* [GOAL] Reproduce each line from the first in the data through the line that contains "settle(cap, CYAN)" exactly; give nothing else.

* [INFORMATION SHOWN]
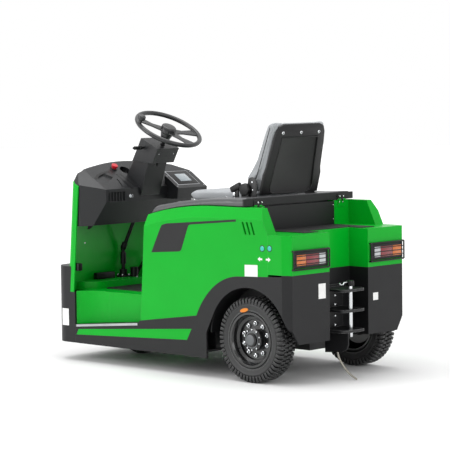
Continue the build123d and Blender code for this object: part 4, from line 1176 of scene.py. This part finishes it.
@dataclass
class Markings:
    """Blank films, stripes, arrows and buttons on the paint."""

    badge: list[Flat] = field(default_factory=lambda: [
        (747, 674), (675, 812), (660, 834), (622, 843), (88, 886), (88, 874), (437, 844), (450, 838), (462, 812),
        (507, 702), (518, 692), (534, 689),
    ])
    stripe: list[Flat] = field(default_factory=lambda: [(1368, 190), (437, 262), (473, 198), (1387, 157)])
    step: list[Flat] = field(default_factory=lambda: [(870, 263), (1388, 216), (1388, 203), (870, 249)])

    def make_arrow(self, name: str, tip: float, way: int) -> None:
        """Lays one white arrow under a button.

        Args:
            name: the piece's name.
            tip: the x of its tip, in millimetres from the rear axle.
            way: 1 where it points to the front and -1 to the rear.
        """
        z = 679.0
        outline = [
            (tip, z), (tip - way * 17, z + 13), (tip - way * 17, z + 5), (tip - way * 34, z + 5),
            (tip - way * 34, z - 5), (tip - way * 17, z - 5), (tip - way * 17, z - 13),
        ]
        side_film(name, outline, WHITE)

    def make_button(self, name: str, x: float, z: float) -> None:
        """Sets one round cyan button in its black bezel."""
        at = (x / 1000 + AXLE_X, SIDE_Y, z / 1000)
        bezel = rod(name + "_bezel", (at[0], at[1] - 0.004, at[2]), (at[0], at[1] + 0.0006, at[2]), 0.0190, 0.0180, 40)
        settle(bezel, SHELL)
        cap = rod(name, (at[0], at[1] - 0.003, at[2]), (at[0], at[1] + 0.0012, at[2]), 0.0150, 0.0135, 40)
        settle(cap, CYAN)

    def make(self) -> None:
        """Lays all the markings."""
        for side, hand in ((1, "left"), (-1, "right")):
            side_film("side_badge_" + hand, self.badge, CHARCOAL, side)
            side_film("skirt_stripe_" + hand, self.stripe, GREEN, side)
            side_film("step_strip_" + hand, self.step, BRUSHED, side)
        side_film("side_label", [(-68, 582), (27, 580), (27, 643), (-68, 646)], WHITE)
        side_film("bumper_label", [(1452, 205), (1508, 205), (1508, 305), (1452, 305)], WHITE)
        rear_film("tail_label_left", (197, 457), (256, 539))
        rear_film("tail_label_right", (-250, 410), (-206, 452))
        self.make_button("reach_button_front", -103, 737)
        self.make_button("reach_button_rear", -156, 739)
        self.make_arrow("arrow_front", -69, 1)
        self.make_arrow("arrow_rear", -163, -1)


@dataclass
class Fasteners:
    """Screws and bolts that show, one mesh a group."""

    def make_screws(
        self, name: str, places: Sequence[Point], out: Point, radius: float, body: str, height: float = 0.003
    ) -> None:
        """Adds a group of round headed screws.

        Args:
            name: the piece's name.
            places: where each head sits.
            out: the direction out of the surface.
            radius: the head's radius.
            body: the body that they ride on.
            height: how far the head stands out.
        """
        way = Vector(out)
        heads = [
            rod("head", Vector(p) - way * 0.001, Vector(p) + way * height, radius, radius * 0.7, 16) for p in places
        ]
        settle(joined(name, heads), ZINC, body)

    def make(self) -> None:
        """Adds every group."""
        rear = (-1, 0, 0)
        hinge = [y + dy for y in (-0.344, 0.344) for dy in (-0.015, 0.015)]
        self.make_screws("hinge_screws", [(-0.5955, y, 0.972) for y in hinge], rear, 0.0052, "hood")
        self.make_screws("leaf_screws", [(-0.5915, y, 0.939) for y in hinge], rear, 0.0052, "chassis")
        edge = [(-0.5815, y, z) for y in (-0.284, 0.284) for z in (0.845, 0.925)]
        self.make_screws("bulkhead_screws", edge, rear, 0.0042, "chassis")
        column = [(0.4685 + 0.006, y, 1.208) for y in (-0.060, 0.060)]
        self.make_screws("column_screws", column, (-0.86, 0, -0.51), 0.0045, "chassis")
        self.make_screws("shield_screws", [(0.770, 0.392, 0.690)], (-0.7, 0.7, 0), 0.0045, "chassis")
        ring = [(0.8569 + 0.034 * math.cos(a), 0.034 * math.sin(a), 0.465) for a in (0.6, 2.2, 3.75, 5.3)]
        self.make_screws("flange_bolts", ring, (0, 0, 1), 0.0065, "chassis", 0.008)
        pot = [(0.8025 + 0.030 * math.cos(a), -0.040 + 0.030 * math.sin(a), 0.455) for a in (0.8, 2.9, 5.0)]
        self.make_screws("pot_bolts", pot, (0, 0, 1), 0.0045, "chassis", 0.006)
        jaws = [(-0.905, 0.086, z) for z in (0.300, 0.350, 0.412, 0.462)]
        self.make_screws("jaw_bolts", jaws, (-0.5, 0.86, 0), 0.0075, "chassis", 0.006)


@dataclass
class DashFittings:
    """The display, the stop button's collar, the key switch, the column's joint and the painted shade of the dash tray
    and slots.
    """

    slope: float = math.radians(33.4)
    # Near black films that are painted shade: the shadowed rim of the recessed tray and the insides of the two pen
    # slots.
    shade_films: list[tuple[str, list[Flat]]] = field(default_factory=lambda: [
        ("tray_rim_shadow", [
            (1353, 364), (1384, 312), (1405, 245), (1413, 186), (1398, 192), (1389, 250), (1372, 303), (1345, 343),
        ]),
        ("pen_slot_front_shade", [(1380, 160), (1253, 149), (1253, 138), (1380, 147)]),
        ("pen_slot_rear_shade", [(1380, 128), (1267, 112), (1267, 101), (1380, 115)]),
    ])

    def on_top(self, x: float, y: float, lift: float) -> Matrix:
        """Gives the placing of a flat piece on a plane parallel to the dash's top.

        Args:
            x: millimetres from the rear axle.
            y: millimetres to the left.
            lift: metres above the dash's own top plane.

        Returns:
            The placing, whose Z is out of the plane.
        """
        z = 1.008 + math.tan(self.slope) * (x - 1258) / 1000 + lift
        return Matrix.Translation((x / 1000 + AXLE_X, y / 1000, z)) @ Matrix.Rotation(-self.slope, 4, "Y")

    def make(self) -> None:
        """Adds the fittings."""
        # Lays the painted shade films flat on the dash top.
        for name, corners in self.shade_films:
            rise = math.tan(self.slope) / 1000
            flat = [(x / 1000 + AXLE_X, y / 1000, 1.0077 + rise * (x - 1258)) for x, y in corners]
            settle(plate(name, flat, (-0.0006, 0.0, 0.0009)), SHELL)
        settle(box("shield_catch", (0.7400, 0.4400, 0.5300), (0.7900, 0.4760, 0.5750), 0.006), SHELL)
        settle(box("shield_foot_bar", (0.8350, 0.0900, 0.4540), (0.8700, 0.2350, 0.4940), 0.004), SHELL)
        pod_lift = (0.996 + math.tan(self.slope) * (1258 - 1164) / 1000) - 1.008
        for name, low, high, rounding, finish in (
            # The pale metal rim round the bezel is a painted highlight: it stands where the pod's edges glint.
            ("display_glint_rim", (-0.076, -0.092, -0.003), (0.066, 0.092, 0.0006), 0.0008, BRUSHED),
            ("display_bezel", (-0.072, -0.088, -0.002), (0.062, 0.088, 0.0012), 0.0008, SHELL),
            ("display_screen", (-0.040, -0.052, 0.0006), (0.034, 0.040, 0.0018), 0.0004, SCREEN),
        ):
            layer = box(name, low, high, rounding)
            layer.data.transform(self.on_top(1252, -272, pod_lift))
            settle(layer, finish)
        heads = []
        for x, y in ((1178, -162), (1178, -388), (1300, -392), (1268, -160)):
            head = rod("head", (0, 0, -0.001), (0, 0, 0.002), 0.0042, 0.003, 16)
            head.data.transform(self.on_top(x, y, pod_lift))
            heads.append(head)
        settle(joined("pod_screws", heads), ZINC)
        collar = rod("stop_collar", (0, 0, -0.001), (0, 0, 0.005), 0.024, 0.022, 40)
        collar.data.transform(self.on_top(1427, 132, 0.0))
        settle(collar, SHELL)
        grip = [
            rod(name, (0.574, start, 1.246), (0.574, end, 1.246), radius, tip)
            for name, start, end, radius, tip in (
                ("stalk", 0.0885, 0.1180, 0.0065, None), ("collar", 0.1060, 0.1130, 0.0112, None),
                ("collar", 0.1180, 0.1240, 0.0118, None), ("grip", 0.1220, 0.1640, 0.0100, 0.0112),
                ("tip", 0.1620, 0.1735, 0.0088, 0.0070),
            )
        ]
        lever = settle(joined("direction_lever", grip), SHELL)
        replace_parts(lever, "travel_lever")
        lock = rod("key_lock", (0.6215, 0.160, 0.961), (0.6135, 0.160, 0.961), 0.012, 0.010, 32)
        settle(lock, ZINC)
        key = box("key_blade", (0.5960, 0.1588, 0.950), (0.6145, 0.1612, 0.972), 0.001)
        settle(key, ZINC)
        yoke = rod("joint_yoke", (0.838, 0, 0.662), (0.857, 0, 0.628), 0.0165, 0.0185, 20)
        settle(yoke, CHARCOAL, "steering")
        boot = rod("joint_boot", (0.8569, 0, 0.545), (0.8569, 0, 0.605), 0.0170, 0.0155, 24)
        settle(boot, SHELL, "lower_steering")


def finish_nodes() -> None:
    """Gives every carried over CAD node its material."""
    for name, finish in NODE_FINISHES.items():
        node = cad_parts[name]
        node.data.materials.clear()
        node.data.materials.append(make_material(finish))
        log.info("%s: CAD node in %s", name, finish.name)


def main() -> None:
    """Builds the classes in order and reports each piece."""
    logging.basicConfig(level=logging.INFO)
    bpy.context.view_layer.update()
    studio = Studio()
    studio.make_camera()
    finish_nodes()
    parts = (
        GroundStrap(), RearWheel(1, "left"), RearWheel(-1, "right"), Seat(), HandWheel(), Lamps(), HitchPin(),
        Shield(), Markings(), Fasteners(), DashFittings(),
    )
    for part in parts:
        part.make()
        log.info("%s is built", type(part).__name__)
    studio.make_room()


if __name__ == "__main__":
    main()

* [EXERCISE OUTPUT]
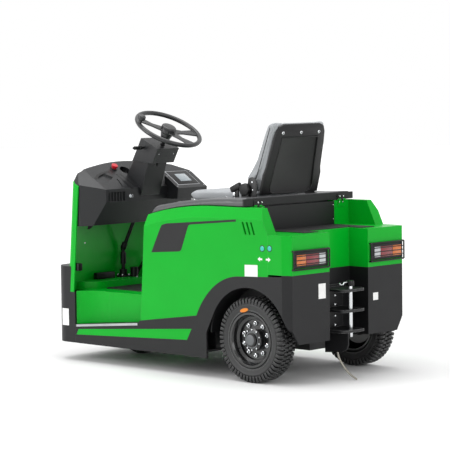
Continue the build123d and Blender code for this object: part 4, from line 1176 of scene.py. This part finishes it.
@dataclass
class Markings:
    """Blank films, stripes, arrows and buttons on the paint."""

    badge: list[Flat] = field(default_factory=lambda: [
        (747, 674), (675, 812), (660, 834), (622, 843), (88, 886), (88, 874), (437, 844), (450, 838), (462, 812),
        (507, 702), (518, 692), (534, 689),
    ])
    stripe: list[Flat] = field(default_factory=lambda: [(1368, 190), (437, 262), (473, 198), (1387, 157)])
    step: list[Flat] = field(default_factory=lambda: [(870, 263), (1388, 216), (1388, 203), (870, 249)])

    def make_arrow(self, name: str, tip: float, way: int) -> None:
        """Lays one white arrow under a button.

        Args:
            name: the piece's name.
            tip: the x of its tip, in millimetres from the rear axle.
            way: 1 where it points to the front and -1 to the rear.
        """
        z = 679.0
        outline = [
            (tip, z), (tip - way * 17, z + 13), (tip - way * 17, z + 5), (tip - way * 34, z + 5),
            (tip - way * 34, z - 5), (tip - way * 17, z - 5), (tip - way * 17, z - 13),
        ]
        side_film(name, outline, WHITE)

    def make_button(self, name: str, x: float, z: float) -> None:
        """Sets one round cyan button in its black bezel."""
        at = (x / 1000 + AXLE_X, SIDE_Y, z / 1000)
        bezel = rod(name + "_bezel", (at[0], at[1] - 0.004, at[2]), (at[0], at[1] + 0.0006, at[2]), 0.0190, 0.0180, 40)
        settle(bezel, SHELL)
        cap = rod(name, (at[0], at[1] - 0.003, at[2]), (at[0], at[1] + 0.0012, at[2]), 0.0150, 0.0135, 40)
        settle(cap, CYAN)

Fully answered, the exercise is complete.